You are right about - base_index being incorrect - with base_index=7 it
produces min_val=0, making that slot unreachable. We will simplify to
HW_ATL2_RPF_L3L4_FILTERS - 1 (same cap the vendor reference driver uses).
The - 1 is intentional - it reserves one slot at the top of the array for internal use,
matching the reference driver's HW_ATL2_RPF_L3V4_FILTERS - 1 convention.

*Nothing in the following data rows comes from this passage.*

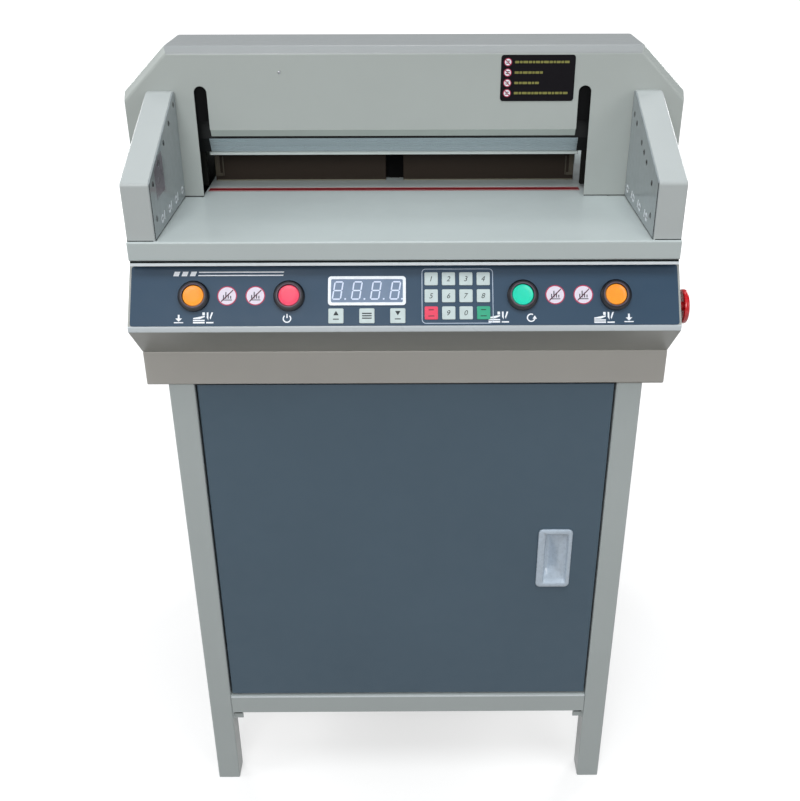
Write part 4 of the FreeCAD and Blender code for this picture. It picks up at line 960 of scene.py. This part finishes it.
PLATE_X, PLATE_Z = 152.1, 138.5
PLATE_THICK = 0.5
laid("head_plate", [rounded(84.4, 51.6, 3.4, PLATE_X, PLATE_Z)], 0, PLATE_THICK, head_face,
     "machine", "head_paint", LABEL_BLACK)
PLATE_ROWS = {156.4: 62.0, 144.8: 36.5, 133.2: 28.5, 121.8: 65.5}


def broken_line(x0, length, y, high):
    """Row of short rounded dashes whose lengths follow a fixed beat."""
    beat = (4.6, 3.1, 5.4, 3.8, 2.6)
    dashes = []
    x = x0
    while x + beat[len(dashes) % 5] <= x0 + length:
        dash = beat[len(dashes) % 5]
        dashes.append(rounded(dash, high, 0.35, x + dash / 2, y, 3))
        x += dash + 0.8
    return dashes


def on_plate(name, outlines, material, low=PLATE_THICK):
    laid(name, outlines, low, low + INK, head_face, "machine", "head_paint", material)


DOT_X = 117.6
on_plate("plate_dots", [circle(4.4, DOT_X, z, 32) for z in PLATE_ROWS], WHITE_INK)
on_plate("plate_dot_bars", [rounded(4.4, 1.0, 0.3, DOT_X, z + dz) for z in PLATE_ROWS for dz in (-1.1, 1.1)],
         DARK_INK, PLATE_THICK + INK)
rings = [band(circle(4.5, DOT_X, z, 32), circle(3.6, DOT_X, z, 32), PLATE_THICK, PLATE_THICK + 2 * INK)
         for z in PLATE_ROWS]
rings += [stroke([(114.8, z + 2.8), (120.4, z - 2.8)], 0.9, PLATE_THICK, PLATE_THICK + 3 * INK)
          for z in PLATE_ROWS]
made_of("plate_dot_rings", placed(rings, head_face), "machine", "head_paint", RED_INK)
on_plate("plate_lines", [dash for z, length in PLATE_ROWS.items()
                         for dash in broken_line(125.6, length, z, 2.6)], OLIVE_INK)


CROSS = 0.45


def cross_head(radius, height, place, centre):
    """Pan-head screw with a sunk cross: a low dome, and the cross as two bars of painted shade just proud of
    it.
    """
    dome = turning(domed(radius, height), place([*centre, 0]), place.out, 32)
    top = height + 0.04
    arms = [slab(rounded(2 * radius * CROSS, radius * 0.22, 0.1, *centre, 2), top - 0.5, top),
            slab(rounded(radius * 0.22, 2 * radius * CROSS, 0.1, *centre, 2), top - 0.5, top)]
    return dome, placed(arms, place)


def screws(name, radius, height, place, centres, slot):
    """A row of alike pan-head screws, and a piece for all their crosses."""
    domes, crosses = [], []
    for centre in centres:
        dome, arms = cross_head(radius, height, place, centre)
        domes.append(dome)
        crosses += arms
    made_of(name, domes, "machine", slot, M["screw_steel"], True)
    made_of(name + "_crosses", crosses, "machine", slot, DARK_LENS_AND_RECESS_SHADE)


screws("head_screw", 1.7, 0.8, head_face, [(-142.5, 145.6)], "head_paint")
screws("base_back_screws", 4.4, 2.2, back_face(520.0),
       [(x, z) for x in (-272, -92, 92, 272) for z in (-34, -124)], "body_paint")
screws("inlet_plate_screws", 3.2, 1.6, back_face(522.0),
       [(x, z) for x in (-134.5, -225.5) for z in (-71.5, -124.5)], "body_paint")
screws("shell_back_screws", 4.0, 2.0, back_face(505.0),
       [(x, z) for x in (-205, 0, 205) for z in (-200, -650)], "slate_paint")
BASE_SIDE = 290.0
for side, way in (("left", -1), ("right", 1)):
    screws("base_side_screws_" + side, 4.4, 2.2, face_frame((way * BASE_SIDE, 0, 0), (0, way, 0), (0, 0, 1)),
           [(way * y, z) for y in (46, 494) for z in (-42, -120)], "body_paint")

# Guards: lenses in the sensor holes, small white marks at the foot, a clear label

GUARD_RISE = (GUARD_TOP - GUARD_LOW) / (GUARD_SHOULDER - GUARD_FRONT)
LEFT_ROW = [18.9 + 32.3 * i for i in range(5)]
RIGHT_ROW = [32.8 + 32.3 * step for step in (0, 1, 1.5, 2, 3, 3.5)]


def sensor_points(row, drop, low):
    """Places of a row of sensors under the guard's slope, and the single one under it."""
    return [(y, GUARD_LOW + GUARD_RISE * (y - GUARD_FRONT) - drop) for y in row] + [(low, 20.0)]


LENS = [(0, -1.2), (2.5, -1.2), (2.5, -0.1), (3.3, -0.1), (3.3, 0.12), (2.9, 0.3), (2.4, 0.2),
        (1.3, -0.1), (0, -0.2)]
SENSORS = {"left": sensor_points(LEFT_ROW, 12.0, 18.9), "right": sensor_points(RIGHT_ROW, 22.5, 24.5)}
SLANT = [(-2.6, -4.6), (0.8, -4.6), (2.6, 4.6), (-0.8, 4.6)]
for side, row in SENSORS.items():
    place = guard_faces[side]
    way = 1 if side == "left" else -1
    made_of("sensor_lenses_" + side, [turning(LENS, place([way * y, z, 0]), place.out, 24) for y, z in row],
            "machine", "sensor_plate", DARK_LENS_AND_RECESS_SHADE, True)
    marks = []
    for y, z in ((42.0, 12.6), (77.0, 12.4), (111.5, 12.2), (146.0, 12.8)):
        outer, inner = (rounded(w, h, w / 2.1, way * y, z) for w, h in ((12.0, 9.4), (5.4, 3.6)))
        marks.append(band(outer, inner, 0, INK))
        if y < 140:
            marks.append(slab(shifted(SLANT, way * (y + 9.5), z + 1.2), 0, INK))
    made_of("guard_marks_" + side, placed(marks, place), "machine", "sensor_plate", WHITE_INK)

laid("guard_label", [[(29, 38), (69, 38), (69, 80), (56.2, 80), (29, 68.5)]], 0, INK,
     guard_faces["left"], "machine", "sensor_plate", CLEAR_TINT)

# Flush door pull

DOOR_FRONT = 21.0


def door_pull():
    """Rings of one rounded outline: up the rim's edge, over its face, then scaled towards the pocket's
    middle. The pocket's depth falls off at its left and upper walls and rises gently to the right."""
    centre = np.array([187.6, -434.0])
    steps = 10
    rim = [(rounded(43.0 - 2 * back, 90.0 - 2 * back, 6.0 - back, steps=steps), out)
           for back, out in ((0, 0.0), (0, 2.0), (0.35, 2.6), (1.0, 3.0))]
    mouth_centre = np.array([1.9, -0.4])
    mouth_size = np.array([30.0, 78.0])
    half = mouth_size / 2
    mouth = rounded(*mouth_size, 3.2, steps=steps) + mouth_centre
    rings = [levelled(outline, out) for outline, out in rim]
    rings.append(levelled(mouth * 1.012, 2.95))

    def smooth(t):
        t = np.clip(t, 0, 1)
        return t * t * (3 - 2 * t)

    for share in (1.0, 0.985, 0.96, 0.92, 0.86, 0.78, 0.68, 0.56, 0.44, 0.32, 0.2, 0.1, 0.03):
        ring = (mouth - mouth_centre) * share
        a = (ring[:, 0] / half[0] + 1) / 2
        b = (ring[:, 1] / half[1] + 1) / 2
        sunk = smooth(a / 0.07) * smooth((1 - b) / 0.035) * smooth(b / 0.24)
        sunk = sunk * (1 - smooth((a - 0.15) / 0.85))
        sunk = np.maximum(sunk, 0.32 * smooth((1 - share) / 0.12))
        rings.append(np.concatenate([ring + mouth_centre, (2.8 - 14.6 * sunk)[:, None]], 1))
    verts = np.concatenate(rings)
    verts[:, :2] += centre
    count = 4 * steps
    last = (len(rings) - 1) * count
    faces = ring_faces(len(rings), count) + [list(range(last, last + count))]
    place = front_face(DOOR_FRONT)
    made = piece("door_pull", place(verts) / 1000 + AT, faces, "door", "pull_plastic", smooth=True)
    wall = made.modifiers.new("wall", "SOLIDIFY")
    wall.thickness = 0.0014
    wall.offset = -1.0
    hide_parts("door_handle")


door_pull()

# Emergency stop: turned knob and the arrows printed on it

STOP = (0.0, 3.0, -77.0)
KNOB = [(0, 304.0), (15.9, 304.0), (15.9, 302.8), (17.4, 302.8), (18.5, 303.2), (18.95, 304.2),
        (18.95, 306.4), (18.5, 307.5), (17.4, 308.3), (15.4, 308.75), (12.0, 308.93), (8.0, 308.97),
        (0, 309.0)]
knob = made_of("stop_knob", [turning(KNOB, STOP, (1, 0, 0), 96)], body_of("estop_knob"), "stop_red",
               smooth=True)
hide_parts("estop_knob")
STOP_PRINT = 308.72
stop_face = face_frame((STOP_PRINT, STOP[1], STOP[2]), (0, 1, 0), (0, 0, 1))
arrows = []
for turn in (90, 210, 330):
    arrows.append(stroke(arc(11.4, turn, turn + 62, steps=14), 1.5, 0.0, 0.26))
    tip = arc(11.4, turn + 62, turn + 84, steps=2)
    side = (tip[0] / np.linalg.norm(tip[0])) * 2.2
    arrows.append(slab([tip[0] - side, tip[0] + side, tip[1]], 0.0, 0.26))
made_of("stop_arrows", placed(arrows, stop_face), body_of("estop_knob"), "stop_red", WHITE_INK)

# Floor, backdrop, lamps and camera


def stage_floor():
    """White floor: for the camera, gloss and glass it has a glow that grows away from the object, and
    keeps the object's shadow; for scattered light it is a mid grey, so that little comes back up."""
    size = 30.0
    corners = np.array([[-size, -size, 0], [size, -size, 0], [size, size, 0], [-size, size, 0]])
    mesh = bpy.data.meshes.new("floor")
    mesh.from_pydata((corners - [0, 0, 0.0005]).tolist(), [], [[0, 1, 2, 3]])
    floor = in_scene("floor", mesh)
    f = Finish("floor_white")
    f.feed("Base Color", f.blend(f.noise(3.0, 2.0), srgb(96, 91, 84), srgb(99, 94, 87)))
    f.fixed("Roughness", 0.9)
    f.fixed("Specular IOR Level", 0.1)
    pale = f.node("ShaderNodeBsdfDiffuse")
    pale.inputs["Color"].default_value = (0.5, 0.5, 0.5, 1.0)
    away = f.node("ShaderNodeVectorMath", operation="LENGTH")
    f.link(f.place, away.inputs[0])
    glow = f.node("ShaderNodeEmission")
    f.link(f.between(away.outputs["Value"], 1.0, 4.0, 0.56, 1.0), glow.inputs["Strength"])
    both = f.node("ShaderNodeAddShader")
    f.link(pale.outputs["BSDF"], both.inputs[0])
    f.link(glow.outputs["Emission"], both.inputs[1])
    path = f.node("ShaderNodeLightPath")
    seen = f.larger(path.outputs["Is Camera Ray"], path.outputs["Is Glossy Ray"])
    mix = f.node("ShaderNodeMixShader")
    f.link(f.larger(seen, path.outputs["Is Transmission Ray"]), mix.inputs["Fac"])
    f.link(f.shader.outputs["BSDF"], mix.inputs[1])
    f.link(both.outputs["Shader"], mix.inputs[2])
    f.link(mix.outputs["Shader"], f.tree.nodes["Material Output"].inputs["Surface"])
    mesh.materials.append(f.material)


def studio_world():
    """Even pale light from all sides; white where the camera looks past the floor."""
    world = bpy.data.worlds.new("studio")
    bpy.context.scene.world = world
    world.use_nodes = True
    n = Nodes(world.node_tree)
    n.tree.nodes.clear()
    mix = n.node("ShaderNodeMixShader")
    for i, (colour, strength) in enumerate((((0.96, 0.98, 1.0, 1.0), 0.235), ((1.0, 1.0, 1.0, 1.0), 1.0)), 1):
        light = n.node("ShaderNodeBackground")
        light.inputs["Color"].default_value = colour
        light.inputs["Strength"].default_value = strength
        n.link(light.outputs[0], mix.inputs[i])
    path = n.node("ShaderNodeLightPath")
    n.link(n.larger(path.outputs["Is Camera Ray"], path.outputs["Is Transmission Ray"]), mix.inputs[0])
    n.link(mix.outputs[0], n.node("ShaderNodeOutputWorld").inputs["Surface"])


def soft_lamp(name, place, target, size, power, colour=(1, 1, 1), glossy=True):
    lamp = bpy.data.lights.new(name, "AREA")
    lamp.shape = "RECTANGLE"
    lamp.size, lamp.size_y = size
    lamp.energy = power
    lamp.color = colour
    made = in_scene(name, lamp)
    aim = np.asarray(target, float) - np.asarray(place, float)
    back = -aim / np.linalg.norm(aim)
    side = np.cross([0, 0, 1.0], back)
    side /= np.linalg.norm(side)
    up = np.cross(back, side)
    turn = Matrix(np.array([side, up, back]).T.tolist()).to_4x4()
    made.matrix_world = Matrix.Translation(place) @ turn
    made.visible_glossy = glossy


# The camera as fitted to the photograph: millimetres, radians, and pixels of a picture this large
PHOTO_WIDTH, PHOTO_HEIGHT = 800.0, 801.0
CAMERA_PLACE = np.array([7.175, -999.572, 359.3996])
YAW, PITCH, ROLL = 0.0052, 0.4721, 0.0016
FOCAL = 993.9782
CENTRE_X, CENTRE_Y = 416.4351, 368.549
SENSOR_WIDTH = 36.0


def photo_camera():
    lens = bpy.data.cameras.new("photo_camera")
    lens.sensor_fit = "HORIZONTAL"
    lens.sensor_width = SENSOR_WIDTH
    lens.lens = FOCAL / PHOTO_WIDTH * SENSOR_WIDTH
    lens.shift_x = (PHOTO_WIDTH / 2 - CENTRE_X) / PHOTO_WIDTH
    lens.shift_y = (CENTRE_Y - PHOTO_HEIGHT / 2) / PHOTO_WIDTH
    camera = in_scene("photo_camera", lens)
    turn = (Matrix.Rotation(-YAW, 4, "Z") @ Matrix.Rotation(math.pi / 2 - PITCH, 4, "X")
            @ Matrix.Rotation(-ROLL, 4, "Z"))
    camera.matrix_world = Matrix.Translation(CAMERA_PLACE / 1000 + AT) @ turn
    bpy.context.scene.camera = camera


stage_floor()
studio_world()
soft_lamp("key", (-0.5, -3.2, 2.5), (0, 0, 0.6), (1.4, 1.4), 49.0)
soft_lamp("side", (-2.8, -0.6, 2.3), (0, 0, 0.7), (1.4, 1.4), 23.0)
soft_lamp("fill", (2.2, -2.0, 2.0), (0, 0, 0.6), (1.6, 1.6), 15.0)
soft_lamp("over", (0.0, -1.2, 3.4), (0, -0.2, 0.8), (1.8, 1.2), 40.0, (0.95, 0.985, 1.0), glossy=False)
soft_lamp("bends", (0.1, 1.2, 3.4), (0, 0, 0.8), (1.2, 0.5), 11.0)
soft_lamp("rear_left", (-2.2, 2.6, 1.7), (0, 0, 0.5), (1.5, 1.5), 42.0)
soft_lamp("rear_right", (2.4, 2.2, 1.7), (0, 0, 0.5), (1.5, 1.5), 52.0)
photo_camera()
bpy.context.scene.view_settings.view_transform = "Standard"
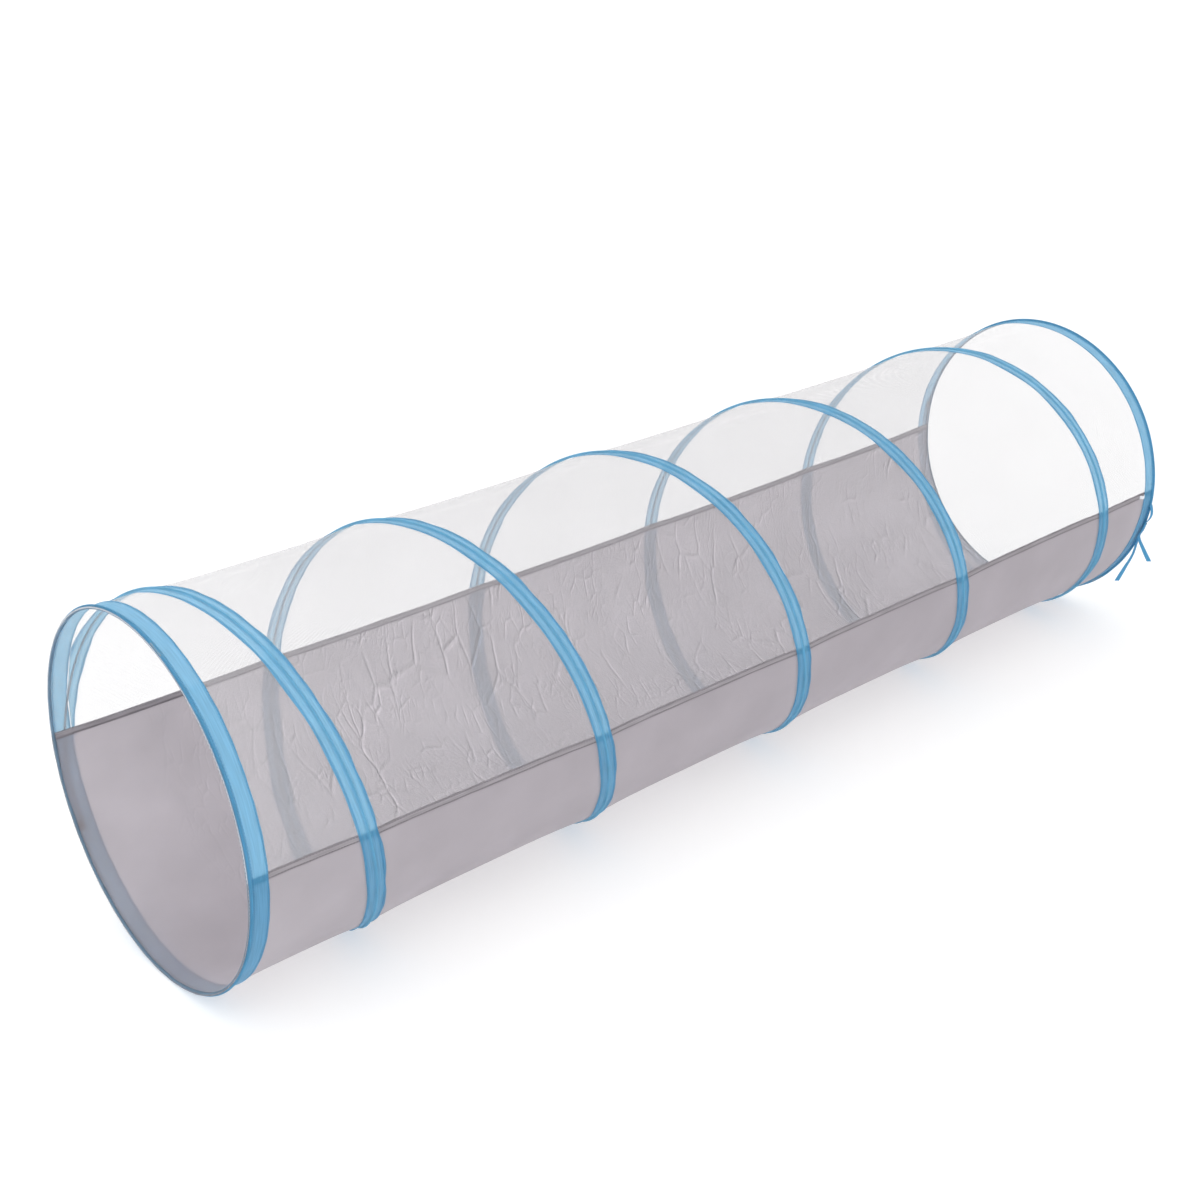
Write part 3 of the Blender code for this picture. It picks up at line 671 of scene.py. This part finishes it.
def seam_angle(seam, x):
    sag = SEAM_SAG * np.sin(pi * x / LENGTH)
    if seam == 180:
        return seam - degrees_for(FAR_SEAM_DROP + sag)
    return seam + degrees_for(NEAR_SEAM_DROP + sag)


def waist_share(angle, x):
    """0 under tape and at its edges, nearly 1 midway between two turns of the coil."""
    turns = [coil_x(angle + 360 * k) for k in range(-3, 4)]
    starts = [np.full_like(x, TAPE_WIDTH)] + [t + TAPE_HALF for t in turns]
    ends = [t - TAPE_HALF for t in turns] + [np.full_like(x, LENGTH - TAPE_WIDTH)]
    found = np.zeros_like(x)
    for start, end in zip(starts, ends):
        start, end = np.maximum(start, TAPE_WIDTH), np.minimum(end, LENGTH - TAPE_WIDTH)
        span = np.maximum(end - start, 1e-6)
        t = (x - start) / span
        inside = (t > 0) & (t < 1) & (end > start)
        found = np.where(inside, np.minimum(1, span / (PITCH - TAPE_WIDTH)) * (1 - (2 * t - 1) ** 4), found)
    return found


# %% Creases in the polyester
CREASES = 150
CREASE_SEED = 11


def crease_heights(angle, x):
    rng = np.random.default_rng(CREASE_SEED)
    around = np.radians(angle) * SKIN_RADIUS
    height = np.zeros_like(x)
    for _ in range(CREASES):
        at_x = rng.uniform(0.15, LENGTH)
        at_around = np.radians(rng.uniform(72, 178)) * SKIN_RADIUS
        turn = rng.normal(pi / 2, 0.55)
        length, width = rng.uniform(0.03, 0.11), rng.uniform(0.007, 0.013)
        rise = rng.uniform(0.0005, 0.0016) * rng.choice((-1, 1))
        bend = rng.normal(0, 6)
        dx, da = x - at_x, around - at_around
        along = dx * cos(turn) + da * sin(turn)
        over = da * cos(turn) - dx * sin(turn) + bend * along**2
        height += rise * np.exp(-((over / width) ** 2)) * np.exp(-((along / length) ** 4))
    return height


# %% Net and polyester
SHEET_ROWS = 361
PANEL_COLUMNS = 130
NET_COLUMNS = 110
CLOTH_THICKNESS = 0.0003


def half_tube(name, low, high, columns, finish, creased):
    opening = degrees_for(SEAM_WEB / 2 + GAP)
    x = np.linspace(SKIN_INSET, LENGTH - SKIN_INSET, SHEET_ROWS)[:, None] * np.ones((1, columns))
    share = np.linspace(0, 1, columns)[None, :]
    start, end = seam_angle(low, x) + opening, seam_angle(high, x) - opening
    angle = start + (end - start) * share
    free = waist_share(angle, x)
    lift = -WAIST * free
    if creased:
        lift = lift + crease_heights(angle, x) * ease(free * 2.5)
    points = tube(angle, x, lift)
    around = np.radians(angle - low) * SKIN_RADIUS
    made = sheet_object(name, points, np.stack([x, around], axis=-1), CLOTH_THICKNESS, finish)
    width = float(np.mean(np.sum(np.linalg.norm(np.diff(points, axis=1), axis=2), axis=1)))
    print(name, "flat width", round(width, 3), "m")
    return made, width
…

We will add a comment to make that explicit. Same fix for l3_v6 and l4 blocks,
and min_val will be dropped.
> +
> + priv->l3_v6_filter_base_index = filter_caps.l3_ip6_filter_base_index;
> + if (priv->l3_v6_filter_base_index >= HW_ATL2_RPF_L3L4_FILTERS) {
> + priv->l3_v6_filter_base_index = 0;
> + priv->l3_v6_filter_count = 0;
> + } else {
> + min_val = HW_ATL2_RPF_L3L4_FILTERS - 1 - priv->l3_v6_filter_base_index;
> + priv->l3_v6_filter_count = min_t(u32,
> + filter_caps.l3_ip6_filter_count,
> + min_val);
> + }
> +
> + priv->l4_filter_base_index = filter_caps.l4_filter_base_index;
> + if (priv->l4_filter_base_index >= HW_ATL2_RPF_L3L4_FILTERS) {
> + priv->l4_filter_base_index = 0;
> + priv->l4_filter_count = 0;
> + } else {
> + min_val = HW_ATL2_RPF_L3L4_FILTERS - 1 - priv->l4_filter_base_index;
> + priv->l4_filter_count = min_t(u32,
> + filter_caps.l4_filter_count,
> + min_val);
> + }
> +
> + return 0;
> +}
>
> Same "- 1" question as above for the l3_v6 and l4 blocks.
Same fix as above for l3_v6 and l4 blocks, and min_val will be dropped.